According our report, some of the world's most powerful and influential humanitarian donors, including the U.S., the UK, European Commission, and Canada, contribute over 50 per cent of all the funding for international aid efforts. We call this group of donors "Learning Leaders," in part because they have the capacity, resources and expertise to be at the forefront of global response efforts, and because as donors, they have a genuine commitment to learning and improving the quality and effectiveness of the humanitarian system to respond.

But one area where they consistently fare poorly in our assessment is in the area of prevention, preparedness, and disaster risk reduction. As a group, they also tend to mix humanitarian objectives with political, economic and security interests, at times to the detriment of meeting the needs of crisis-affected populations. One of the problems is that each of these donors pursue individual agendas, rather than a shared vision and commitment on how to best address the many challenges posed by humanitarian crises.

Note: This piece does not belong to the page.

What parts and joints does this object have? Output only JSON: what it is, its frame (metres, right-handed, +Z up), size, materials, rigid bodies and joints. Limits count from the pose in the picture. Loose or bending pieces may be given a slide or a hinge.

If this group were to collectively exercise their leadership role to embark on an ambitious reform agenda to move from a humanitarian system based on reactive, response-driven approaches to one built around proactively anticipating, preventing, and minimising the losses from crises and building the capacity and resilience of vulnerable people, the resulting benefits would be enormous. This would require a radical shift in their approaches as humanitarian donors, giving more priority to addressing vulnerability and reducing risks as the centrepiece of all aid efforts, including development aid.

There is some hope that this transformative agenda may actually happen. The recent overhaul of the UK's humanitarian aid framework, with its focus on anticipation, resilience, and adaptation, is an excellent start. But it will take more than a policy paper to shift the UK's aid at the field level; it will require sustained political commitment and conviction to drive the changes. And the UK alone cannot hope to transform the international humanitarian aid system.

Many more donor governments, in particular, the other "Learning Leaders," need to engage and commit to a common vision, putting the emphasis where it belongs: preventing rather than temporarily alleviating human suffering.

Our fundamental challenge, indeed, our collective responsibility, is to ensure that all aid efforts, whether development or humanitarian, are driven by an unwavering focus on meeting the needs of the world's most vulnerable, wherever they are, and whatever the causes of that vulnerability.